From mboxrd@z Thu Jan  1 00:00:00 1970
From: Thomas Renninger <trenn@suse.de>
Subject: Re: [PATCH V6 1/3] cpufreq: intel_pstate: configurable algorithm to get target pstate
Date: Thu, 10 Dec 2015 14:04:46 +0100
Message-ID: <8633351.YrHIUtRzE5@skinner>
References: <1449247235-29389-1-git-send-email-philippe.longepe@linux.intel.com> <1536293.WV9n2YBamr@skinner> <1449692513.3240.231.camel@spandruv-desk3.jf.intel.com>
Mime-Version: 1.0
Content-Type: text/plain; charset="us-ascii"
Content-Transfer-Encoding: 7Bit
Return-path: <linux-pm-owner@vger.kernel.org>
Received: from mx2.suse.de ([195.135.220.15]:51884 "EHLO mx2.suse.de"
	rhost-flags-OK-OK-OK-OK) by vger.kernel.org with ESMTP
	id S1750960AbbLJNEs (ORCPT <rfc822;linux-pm@vger.kernel.org>);
	Thu, 10 Dec 2015 08:04:48 -0500
In-Reply-To: <1449692513.3240.231.camel@spandruv-desk3.jf.intel.com>
Sender: linux-pm-owner@vger.kernel.org
List-Id: linux-pm@vger.kernel.org
To: Srinivas Pandruvada <srinivas.pandruvada@linux.intel.com>
Cc: Len Brown <lenb@kernel.org>, Philippe Longepe <philippe.longepe@linux.intel.com>, linux-pm@vger.kernel.org, rafael.j.wysocki@intel.com, Prarit Bhargava <prarit@redhat.com>, viresh.kumar@linaro.org

On Wednesday, December 09, 2015 12:21:53 PM Srinivas Pandruvada wrote:
> On Wed, 2015-12-09 at 15:34 +0100, Thomas Renninger wrote:
> > On Tuesday, December 08, 2015 10:02:23 AM Srinivas Pandruvada wrote:
> > > On Tue, 2015-12-08 at 16:27 +0100, Thomas Renninger wrote:
> > > > Hi,
> > > > 
> > > > There may be atoms clustered in server platforms and there may be
> > > > performance oriented CPU models built into laptops.
> > > 
> > > You mean BYT/CHT ATOM used as servers not Avaton, which has different
> > > id.
> > 
> > I have no idea.
> > And since Intel does not build mainboards anymore afaik or most
> > are built by OEMs, you also have no idea which CPUs end up on which kind
> > of system, right?
> > 
> > Default policy to go for performance, IO, workload based switching or
> > whatever tunables are modified should be, as you said, platform oriented.
> > 
> > So instead of calling the params:
> > silvermont, airmont, knl_params (knights landing, right?), whatever CPU...
> 
> > Better call them:
> These param structure is much more than just policy specification. They
> have callback to get limits. For example, silvermont and airmont has
> different scaling methods. So they can't be common to all.
Sure this is HW specific.

> The function
> to get next state can be common. There is no airmont/silvermont name
> attached to this (get_target_pstate_use_cpu_load or
> get_target_pstate_use_performance). So the default callback
> ".get_target_pstate" can be changed based on preference.
> 
> This is the order I am thinking of in the order of priority high to
> low :
> - User policy (either command line or via cpu-freq scaling_governor)
> - ACPI
> - Pickup defaults based on CPU ID.

Why by CPU ID? This doesn't make sense to me and unnecessarily complicates
things.

But, please do not submit anything half baken:
a new pstate ondemand governor or different
workload optizmized algorithms inside this governor, or later possibly as
separate governors, defaults based on CPU ID or platform type and
then later userspace tunable...

We should not only think, but implement a final concept and submit altogether.
Otherwise there are several kernels flying around which do implement half
of the implementation and the confusion is perfect.
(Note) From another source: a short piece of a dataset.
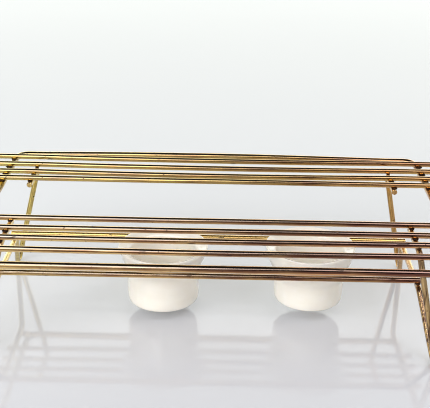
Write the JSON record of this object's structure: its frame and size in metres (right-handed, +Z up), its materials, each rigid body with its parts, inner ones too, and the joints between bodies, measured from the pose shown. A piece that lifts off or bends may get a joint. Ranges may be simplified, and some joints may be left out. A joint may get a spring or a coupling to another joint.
{
  "type": "votive candle rack",
  "caption": "Low brass wire rack of long rods on bent rod legs, holding flared milk glass cups with tealights on cross bars.",
  "frame": {"origin": "on the surface the rack stands on, under the middle of the rack", "axes": "+X along the long rods, +Y from the front to the back, +Z up"},
  "size_m": [0.406, 0.2414, 0.1044],
  "materials": {
    "loop_brass": "tarnished polished",
    "rod_brass": "tarnished polished",
    "milk_glass": "glossy opal",
    "tealight_aluminium": "satin",
    "candle_wax": "waxy",
    "sustainer_steel": "tinned",
    "wick_cotton": "braided"
  },
  "bodies": {
    "rack": {"loop_rod": "loop_brass", "grid_rod_back_1": "rod_brass", "grid_rod_back_2": "rod_brass", "grid_rod_back_3": "rod_brass", "grid_rod_back_4": "rod_brass", "grid_rod_front_1": "rod_brass", "grid_rod_front_2": "rod_brass", "grid_rod_front_3": "rod_brass", "grid_rod_front_4": "rod_brass", "side_frame_left": "rod_brass", "side_frame_right": "rod_brass", "holder_bar_back": "rod_brass", "holder_bar_front": "rod_brass"},
    "cup_left": {"glass_cup_left": "milk_glass"},
    "cup_right": {"glass_cup_right": "milk_glass"},
    "tealight_left": {"tealight_shell_left": "tealight_aluminium", "tealight_wax_left": "candle_wax", "wick_sustainer_left": "sustainer_steel", "wick_left": "wick_cotton"},
    "tealight_right": {"tealight_shell_right": "tealight_aluminium", "tealight_wax_right": "candle_wax", "wick_sustainer_right": "sustainer_steel", "wick_right": "wick_cotton"}
  },
  "joints": [
    {"name": "cup_left_slide", "type": "slide", "parent": "rack", "child": "cup_left", "axis": [1, 0, 0], "range_m": [-0.0972, 0.0241]},
    {"name": "cup_right_slide", "type": "slide", "parent": "rack", "child": "cup_right", "axis": [1, 0, 0], "range_m": [-0.0241, 0.049]},
    {"name": "tealight_left_lift", "type": "slide", "parent": "cup_left", "child": "tealight_left", "axis": [0, 0, 1], "range_m": [0, 0.11]},
    {"name": "tealight_right_lift", "type": "slide", "parent": "cup_right", "child": "tealight_right", "axis": [0, 0, 1], "range_m": [0, 0.11]}
  ]
}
I would also be interested in some figures.
Are there any measurements how many power is saved, how big the performance
overhead is, etc?

I formerly used the tools/power/cpupower/bench/ tool to find out worst case 
workload scenarios between ondemand and performance governor with different
tuning knobs.
It could even do some nice plots showing performance issues when increasing
polling time, etc., IIRC.
Are these new RAPL registers fine grained enough to be used to measure
power consumption on different workloads with different dynamic cpufreq
algorithms/tunables?

On a platform which exposes itself as "Enterprise Server" or "Performance
Server" (ACPI PM Profile, cmp with chapter 5.2.9 of ACPI spec) I expect 
default will be the current performance governor, which means dynamic CPU 
frequency off and run on high frequency statically, right?
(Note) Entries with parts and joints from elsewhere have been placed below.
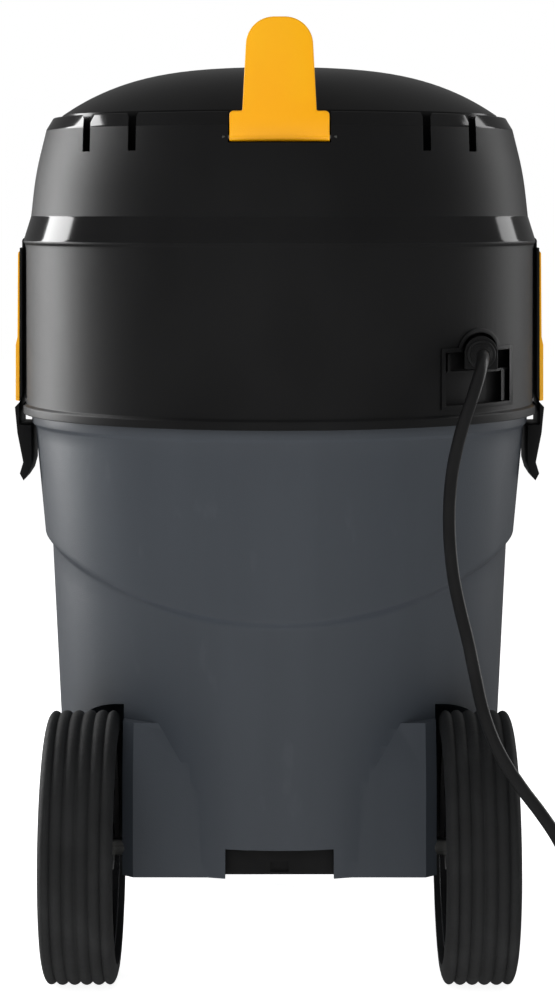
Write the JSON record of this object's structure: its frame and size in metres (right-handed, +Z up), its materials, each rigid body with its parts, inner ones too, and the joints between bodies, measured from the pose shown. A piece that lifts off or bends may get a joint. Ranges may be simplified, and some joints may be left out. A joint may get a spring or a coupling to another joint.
{
  "type": "shop vacuum",
  "caption": "Wet and dry canister vacuum: a swept drum tank on big rear wheels and front casters, with a latched power head, a folding cord hook and a mains cord.",
  "frame": {"origin": "on the floor, under the middle of the drum", "axes": "+Z up; +Y towards the hose inlet at the front; -Y towards the big wheels, the hook and the cord at the back; +X to the right seen from behind"},
  "size_m": [0.5654, 0.4919, 0.689],
  "materials": {
    "black_plastic": "satin, fine-grained mouldings",
    "tank_grey": "blue-grey, lightly textured",
    "yellow_plastic": "semi-gloss",
    "tyre_rubber": "matt, moulded ribs",
    "cord_rubber": "matt, flexible",
    "steel": "zinc plated",
    "motor_iron": "laminations and windings, varnished",
    "filter_paper": "pleated paper",
    "white_plastic": "natural moulding"
  },
  "bodies": {
    "vacuum": {"head_shell": "black_plastic", "head_deck": "black_plastic", "head_dome": "black_plastic", "cord_entry_panel": "black_plastic", "switch_bezel": "black_plastic", "exhaust_grille": "black_plastic", "head_base": "black_plastic", "axle_cradle": "black_plastic", "caster_foot_left": "black_plastic", "caster_foot_right": "black_plastic", "inlet_port": "black_plastic", "filter_end_cap": "black_plastic", "filter_nut": "yellow_plastic", "tank": "tank_grey", "mains_cord": "cord_rubber", "cord_coil": "cord_rubber", "cord_tail": "cord_rubber", "plug_body": "cord_rubber", "strain_relief": "cord_rubber", "rim_seal": "cord_rubber", "rear_axle": "steel", "hook_pin": "steel", "latch_pin_left": "steel", "latch_pin_right": "steel", "lower_bearing": "steel", "upper_bearing": "steel", "filter_stud": "steel", "plug_blade_left": "steel", "plug_blade_right": "steel", "plug_ground_pin": "steel", "inlet_screw_1": "steel", "inlet_screw_2": "steel", "inlet_screw_3": "steel", "inlet_screw_4": "steel", "stator": "motor_iron", "filter_cartridge": "filter_paper", "fan_housing": "white_plastic", "motor_housing": "white_plastic", "float_cage": "white_plastic"},
    "wheel_left": {"tyre_left": "tyre_rubber", "wheel_hub_left": "black_plastic", "axle_cap_left": "black_plastic"},
    "caster_fork_left": {"caster_fork_left": "steel", "caster_pin_left": "steel"},
    "caster_wheel_left": {"caster_wheel_left": "tyre_rubber"},
    "latch_left": {"latch_left": "black_plastic", "latch_face_left": "yellow_plastic"},
    "wheel_right": {"tyre_right": "tyre_rubber", "wheel_hub_right": "black_plastic", "axle_cap_right": "black_plastic"},
    "caster_fork_right": {"caster_fork_right": "steel", "caster_pin_right": "steel"},
    "caster_wheel_right": {"caster_wheel_right": "tyre_rubber"},
    "latch_right": {"latch_right": "black_plastic", "latch_face_right": "yellow_plastic"},
    "cord_hook": {"cord_hook": "yellow_plastic"},
    "switch": {"switch_rocker": "yellow_plastic"},
    "rotor": {"motor_rotor": "motor_iron", "suction_fan": "steel"},
    "float": {"float_ball": "white_plastic"}
  },
  "joints": [
    {"name": "wheel_left_spin", "type": "hinge", "parent": "vacuum", "child": "wheel_left", "pos_m": [-0.138, -0.14, 0.096], "axis": [1, 0, 0], "continuous": true},
    {"name": "wheel_right_spin", "type": "hinge", "parent": "vacuum", "child": "wheel_right", "pos_m": [0.138, -0.14, 0.096], "axis": [1, 0, 0], "continuous": true},
    {"name": "caster_left_swivel", "type": "hinge", "parent": "vacuum", "child": "caster_fork_left", "pos_m": [-0.085, 0.172, 0.075], "axis": [0, 0, 1], "continuous": true},
    {"name": "caster_left_roll", "type": "hinge", "parent": "caster_fork_left", "child": "caster_wheel_left", "pos_m": [-0.085, 0.186, 0.028], "axis": [1, 0, 0], "continuous": true},
    {"name": "caster_right_swivel", "type": "hinge", "parent": "vacuum", "child": "caster_fork_right", "pos_m": [0.085, 0.172, 0.075], "axis": [0, 0, 1], "continuous": true},
    {"name": "caster_right_roll", "type": "hinge", "parent": "caster_fork_right", "child": "caster_wheel_right", "pos_m": [0.085, 0.186, 0.028], "axis": [1, 0, 0], "continuous": true},
    {"name": "cord_hook_fold", "type": "hinge", "parent": "vacuum", "child": "cord_hook", "pos_m": [0, -0.175, 0.604], "axis": [1, 0, 0], "range_deg": [0, 85]},
    {"name": "latch_left_swing", "type": "hinge", "parent": "vacuum", "child": "latch_left", "pos_m": [-0.1938, 0, 0.5285], "axis": [0, 1, 0], "range_deg": [0, 60]},
    {"name": "latch_right_swing", "type": "hinge", "parent": "vacuum", "child": "latch_right", "pos_m": [0.1938, 0, 0.5285], "axis": [0, -1, 0], "range_deg": [0, 60]},
    {"name": "switch_rock", "type": "hinge", "parent": "vacuum", "child": "switch", "pos_m": [0, 0.1945, 0.47], "axis": [-1, 0, 0], "range_deg": [0, 16]},
    {"name": "rotor_spin", "type": "hinge", "parent": "vacuum", "child": "rotor", "pos_m": [0, 0, 0.5], "axis": [0, 0, 1], "continuous": true},
    {"name": "float_rise", "type": "slide", "parent": "vacuum", "child": "float", "axis": [0, 0, 1], "range_m": [0, 0.028]}
  ]
}
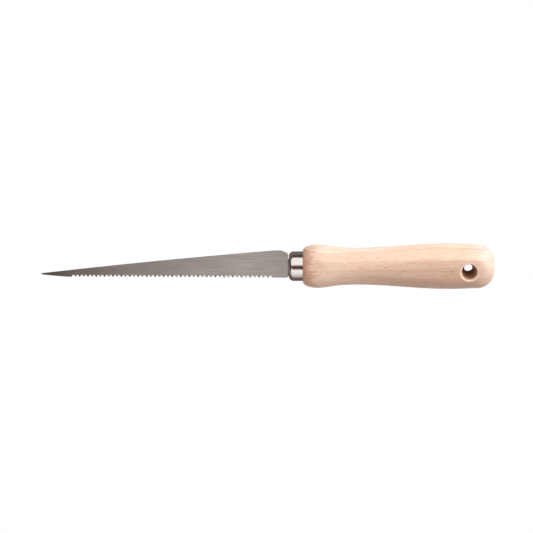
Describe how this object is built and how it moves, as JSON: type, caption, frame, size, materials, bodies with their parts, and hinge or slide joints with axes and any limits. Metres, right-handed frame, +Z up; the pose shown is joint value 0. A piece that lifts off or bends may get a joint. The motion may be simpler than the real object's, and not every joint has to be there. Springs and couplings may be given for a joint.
{
  "type": "drywall saw",
  "caption": "Hand saw for cutting plasterboard: narrow pointed blade with fine teeth, plated ferrule and turned wooden handle with flats and a hang hole.",
  "frame": {"origin": "centre of the bottom face of the whole saw's box, on the surface that the handle's flats rest on, under the handle's axis", "axes": "+X from the blade's tip to the handle's butt along the handle's axis, +Y from the teeth to the spine, +Z up through the side of the blade"},
  "size_m": [0.275, 0.0276, 0.024],
  "materials": {
    "saw_steel": "ground along its length, satin",
    "nickel_plate": "bright nickel plate",
    "beech": "sanded smooth, raw"
  },
  "bodies": {
    "root": {"blade": "saw_steel", "ferrule": "nickel_plate", "handle": "beech"}
  },
  "joints": []
}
> The current patch-set only addresses the cpu id based selection.
> BTW changing a pid set point can be done from user space without
> changing code.

You mean:
/sys/kernel/debug/pstate_snb/p_gain_pct
/sys/kernel/debug/pstate_snb/setpoint
/sys/kernel/debug/pstate_snb/deadband
/sys/kernel/debug/pstate_snb/i_gain_pct
/sys/kernel/debug/pstate_snb/d_gain_pct
/sys/kernel/debug/pstate_snb/sample_rate_ms

These should better not be picked as API by userspace tools...
 
> > I had a quick look, but providing whole governors seem to be a lot
> > overhead. But with some luck you do not have to fill up whole structures
> > you have to pass to cpufreq_register_governor(..).
> 
> Adding a external governor is easy (Your RFC patch already does that).
> But inside cpufreq core logic there is different processing based on
> whether there are internal governor or cpufreq governor. So that needs
> to be addressed first.

Yep, not sure that is perfect.
I also try to have a closer look.
Quite some open questions...

        Thomas